The questions didn’t go away. If anything, they grew.
I was reading everything I could find — partly to help Erjon, partly because Michael’s baptism had stirred something in me too. What did we actually believe? What were we passing on? And how?
Then one afternoon I was scrolling through a Facebook group for Christian moms when another mom shared a link to a document. I clicked on it without really knowing what it was.
And I started reading.
It spoke about God’s relationship with man — His love for creation, the purpose of our lives, what it means to be made in His image. It was written with a kind of careful, unhurried depth I hadn’t encountered before. And then there were the footnotes. Names I didn’t recognize — “Father” this, “Bishop” that — voices that sounded old and established, like they came from something much larger than what I had known. And alongside them, scripture. Page after page of scripture.

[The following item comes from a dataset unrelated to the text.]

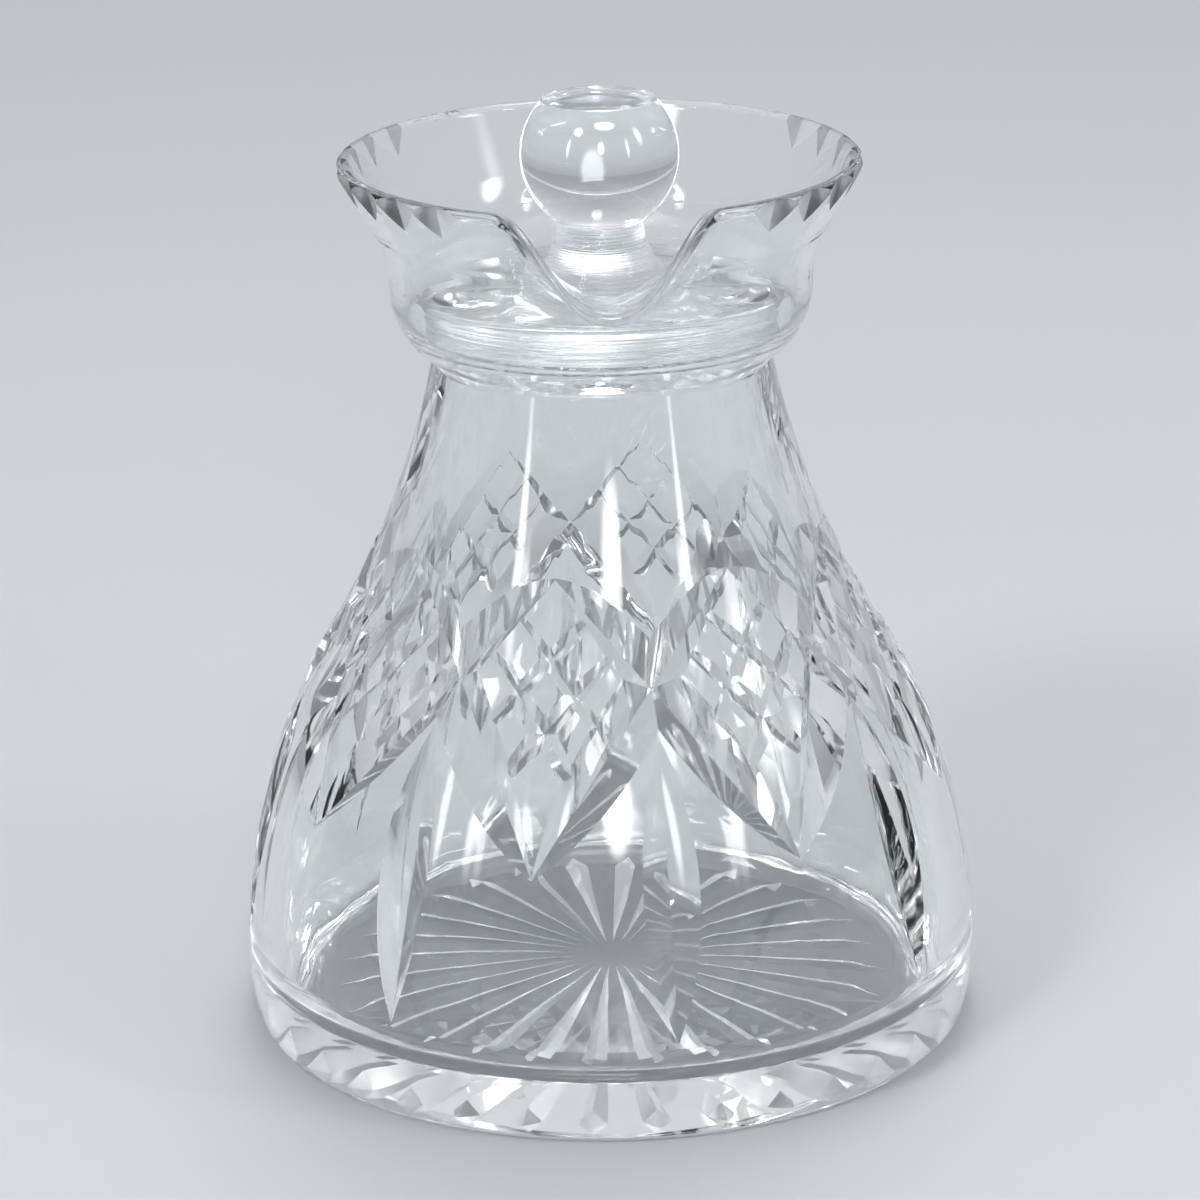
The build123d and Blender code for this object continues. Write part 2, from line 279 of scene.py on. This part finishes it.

I remember pulling out my Bible and flipping back and forth, reading the passages for myself.
And being surprised at how connected it all was.
I kept reading. And somewhere along the way I realized I had no idea what I was actually reading.
It turned out to be the Catechism of the Catholic Church.
I had never read anything like it. I had no background in the Catholic Church — if anything, I had only ever heard small things about it, and not usually in a positive light. So this felt genuinely unexpected. Around the same time I read Born Fundamentalist, Born Again Catholic, and it helped give language to questions I hadn’t been able to name.
I brought it all to Erjon. Not as a conclusion. Just as something I couldn’t ignore.
And he was open. Open enough to say: maybe we should talk to someone.
As it happened, he knew a priest through work. And before I had time to overthink it, we had made an appointment.
I went in thinking I would explain everything. But the conversation didn’t go the way I expected.
The priest was warm and easy to talk to. He spoke kindly about Southern Baptists, which I appreciated more than he probably knew. And somewhere in the conversation I found myself trying to describe where we were — what we’d experienced, what we’d read, what still felt incomplete.
I told him that what we had felt like a piece of a prism. Shiny and beautiful, and real. But that after reading the Catechism, I had the sense that there was an entire chandelier still to discover.
He smiled at that.
And then he spoke about the Church in a way I had never heard before. Not just a place. Not just a gathering. But something that stretched across time — a nearness between heaven and earth, as if our prayers and worship here were not separate from something larger but woven into it.
I didn’t have a framework for that. So I just sat and listened.
And then he spoke about the home. The family. What he called the domestic church. That the life of faith begins there. That parents are the first teachers. That what we pass on to our children is not incidental but essential.
That part stayed with me longer than anything else.
We talked about next steps. OCIA. And that September, we began.
Every Thursday evening we arranged a babysitter and drove to a church farther into town. We met others there — people asking their own questions, searching in their own ways. Amy led our group, and she always began with prayer. That simple act helped more than anything else. It didn’t overwhelm us. It just helped us begin.
After a couple of months the drive became too much, so we transferred to a parish closer to home. The format was different, but the path was the same. Classes moved to Sundays, and our boys began their own formation classes too. That part felt natural — all of us learning together, just at different levels.
Jamie and William were baptized that summer, just before their seventh birthday. More structured than what Erjon had experienced, with real preparation beforehand. And we asked Blane to be their godfather.

Blane had worked alongside Erjon at the electrical company for years, and over time had become a close family friend — the kind who showed up for holidays and dinners at our home, who always arrived with a little gift box of cake balls for the boys. That summer, as I was sharing what we were discovering about the Catholic Church, he listened quietly over dinner and then said that if we ever decided to join, he would love to be our sponsor — or a godfather to our children.
That offer meant more than I can easily say. He was recently retired, with a full life of his own — and he was offering to walk alongside ours.

This spring, all three of our boys will receive the Eucharist for the first time.
Erjon and I are still on our own path. We won’t be fully received into the Church this Easter. That will come later.
But we’re here. Still learning. Still showing up.
And honestly? That feels like exactly the right place to be.